In particular there are three mega-trends or super-areas that you can use to orient yourself.

  • big data / machine learning / AI / data-mining. ie. anything that's about collecting, storing, manipulating large amounts of data, and running algorithms to look for patterns in and search and summarize and resynthesize it. Increasingly this allows jobs previously done by smart humans to be done by computers. (Everything from driving trucks to analyzing legal documents to diagnosing diseases to making scientific hypotheses and designing experiments to test them.)

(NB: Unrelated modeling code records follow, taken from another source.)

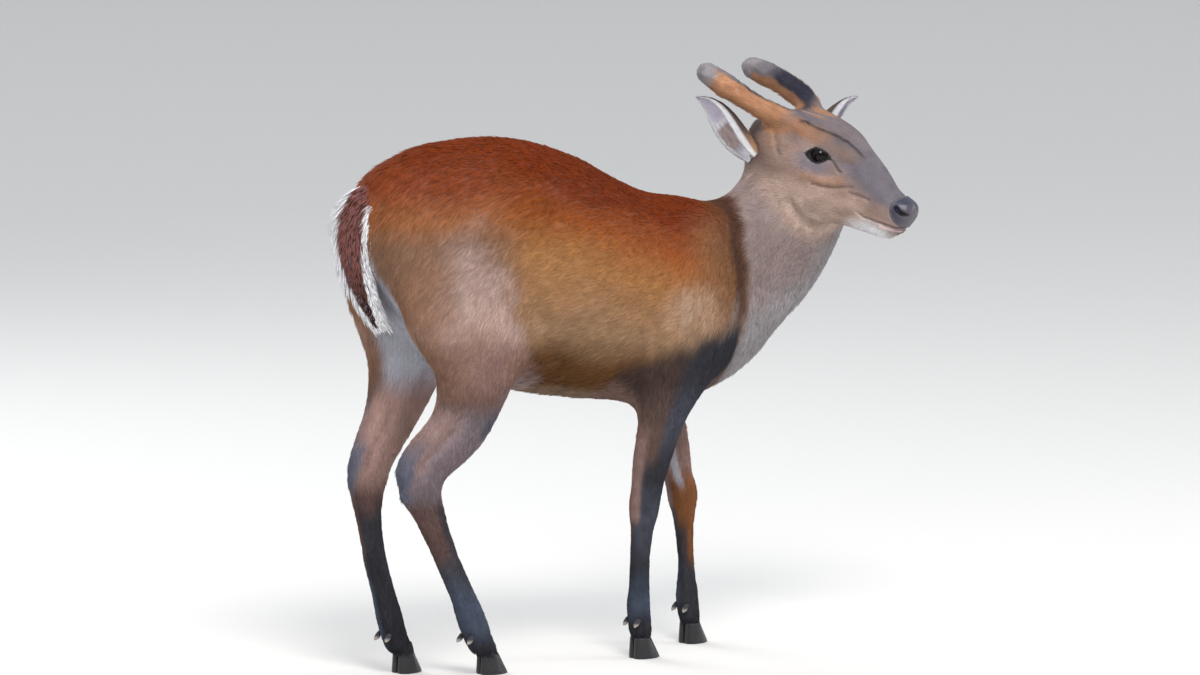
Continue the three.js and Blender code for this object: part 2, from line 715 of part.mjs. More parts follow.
function makeDewclaw(leg, side, clearLeg) {
  const fetlock = leg.lower[leg.lower.length - 3];
  const start = [fetlock[0] - DEWCLAW.back * 0.4, fetlock[1] + side * DEWCLAW.out, DEWCLAW.up + 6];
  const end = add(start, [-DEWCLAW.back * 0.55, side * 2, -DEWCLAW.length]);
  const rows = [0, 0.6, 1].map((t, i) => {
    const size = DEWCLAW.radius * [1, 0.9, 0.3][i];
    return [...mix(start, end, t), size, size];
  });
  return rod(rows, { around: 6 }).subtract(clearLeg);
}

// Head with sockets, lids, mouth line and nostrils.
function inHead(solid) {
  return solid.transform(headMatrix.elements);
}

function makeHead() {
  const field = (p) => body(toWorld(p));
  let solid = solidOf(surface(field, [-105, -68, -105], [150, 68, 75], CELLS.head));
  solid = trim(solid, HEAD_CUT.at, HEAD_CUT.out, -GAP / 2);
  Object.values(SIDES).forEach((side) => {
    const socket = makeEyeball(side, GAP);
    solid = solid.subtract(makeOpening(side)).add(makeLids(side)).subtract(socket).subtract(makeNostril(side));
  });
  return largest(solid.subtract(makeMouthLine()));
}

function makeEyeball(side, extra = 0) {
  const ball = new THREE.SphereGeometry(EYE.radius + extra, 14, 10);
  return solidOfGeometry(ball, new THREE.Matrix4().makeTranslation(EYE.x, side * EYE.y, EYE.z));
}

// Almond outline of the open eye, seen from the side and turned by its tilt.
function almond(count, reach = 1) {
  const tilt = THREE.MathUtils.degToRad(EYELID.tilt);
  return Array.from({ length: count }, (_, i) => {
    const angle = (2 * Math.PI * i) / count;
    const u = reach * EYELID.length * Math.cos(angle);
    const v = reach * EYELID.height * Math.sin(angle) * (1 - 0.3 * Math.cos(angle) ** 2);
    return [u * Math.cos(tilt) - v * Math.sin(tilt), u * Math.sin(tilt) + v * Math.cos(tilt)];
  });
}

// What is cut away in front of the eyeball.
function makeOpening(side) {
  const rings = [[4, 0.85], [30, 1.25]].map(([y, reach]) => almond(16, reach).map(([x, z]) => (
    [EYE.x + x, side * (EYE.y + y), EYE.z + z])));
  const solid = solidOf(skinOver(rings));
  return solid.volume() > 0 ? solid : solidOf(skinOver(rings.reverse()));
}

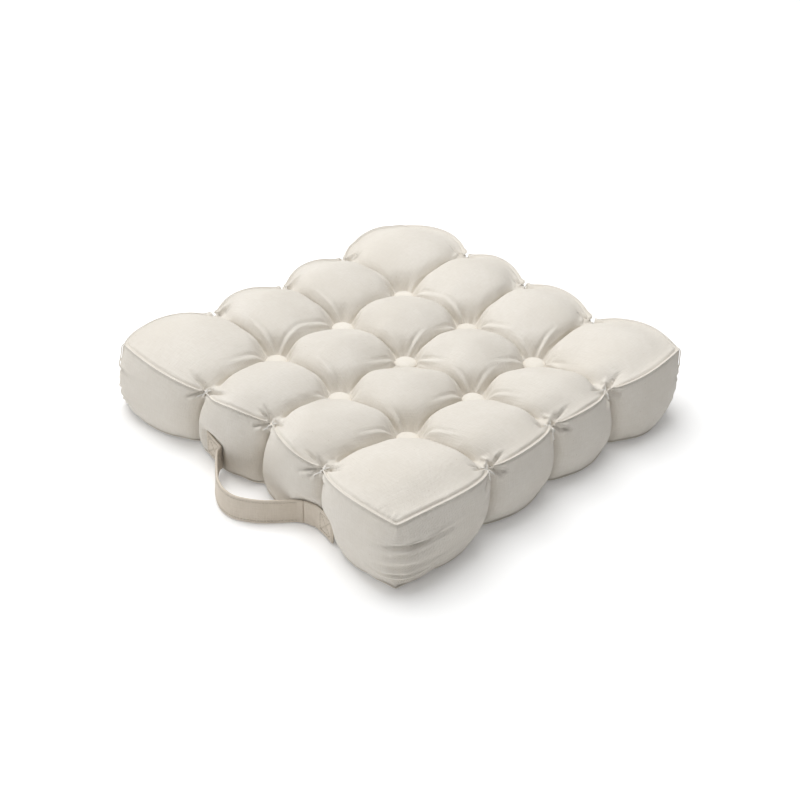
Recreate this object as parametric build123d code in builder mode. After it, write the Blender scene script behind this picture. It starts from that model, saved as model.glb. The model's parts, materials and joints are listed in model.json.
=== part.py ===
"""Tufted square chair seat pad: a stuffed cotton cover drawn in by through-buttons and edge ties,
with a carrying handle of folded cloth.

Millimetres, +Z up. The origin is the middle of the underside. The handle is on the front side, -Y.

The cover is a grid of padded cells, and each face of a cell is a patch of a sphere. Two neighbours'
spheres cross the plane between them in one circle, so the cells meet in a clean valley. That holds when
radius**2 = core**2 + reach_x**2 + reach_y**2, where a reach is the distance from the sphere's centre to
the cell's inner plane, and core is the radius of the shared circle where both reaches end.
"""

import os
from math import acos, atan2, cos, degrees, hypot, radians, sin, sqrt

from build123d import *

os.makedirs("parts", exist_ok=True)

# Tufting grid: three lines of tufts each way make four by four cells
pitch = 105
far = 260  # outside the whole pad
tall = 180  # above the whole pad
deep = 80  # below the whole pad, as a depth

# Sphere families: core radius, centre and reach of the outermost cells
top_core = 75
top_centre = -9
base_core = 141
base_centre = 150
face_reach = 63
side_core = 94
side_centre_out = 122
side_centre_z = 41
side_reach = 67

# Cloth, thread and clearances
cloth = 1.4
gap = 0.5
seam_depth = 2.6  # from the outer skin to the seam thread, in the seam allowance
seam_thread_r = 0.4
seam_break = 0.4  # clear space at each end of a run of seam thread
base_seam_z = 6
seam_corner = 214
band_seam_depth = 3.1
band_seam_low = 10
band_seam_high = 72
wadding_depth = 4
layer_gap = 0.4

# Cotton wadding: three layers, by the heights of their joints
wadding_layers = {"lower_wadding": (0, 32), "middle_wadding": (32, 60), "upper_wadding": (60, tall)}

# Pockets that hold the buttons
top_seat = 57
base_seat = 20
pocket_r = 14
pocket_flare = 0.45
pocket_depth = 60
tuft_hole_r = 3.8

# Buttons: a cloth cover over a metal shell, closed by a back with a wire eye
button_r = 13.2
button_height = 7.2
button_cloth = 0.9
shell_wall = 0.6
shell_gap = 0.15
rim_height = 2.8
cover_foot = 0.3
shell_foot = 1.5
back_r = 10.4
back_thick = 1.2
eye_r = 2.6
eye_wire_r = 0.6
eye_drop = 1.6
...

  • IoT / ubicomp/ robotics / device swarm / wearables / augmented reality / desktop manufacturing ie. anything that's about putting computing power, sensors and actuators in new formats and objects, that are scattered around the physical world and more intimately tied into our bodies and activities within it. Also, the use of things like 3D printing that let small startups and makers get involved in designing and prototyping physical things with computers in them.
  • security / darknets / cryptocurrencies / privacy / block-chains ie. the application of cryptography in new places. Both to protect and extend privacy, and to attack it; to extend trustworthiness and reliability. Surprising things happen when the block-chain promises to make data-bases of, say, financial transactions that literally can't be faked or hacked ..in particular, seems like we may be able to do without all kinds of institutions that exist simply as authorities to put our trust in. Imagine a world where capitalism really can work without any banks to issue or manoeuvre money; without accountants to audit companies' books and ensure they're telling the truth; and without market platform providers like New York or London Stock exchanges or the investment banks that underwrite company offerings.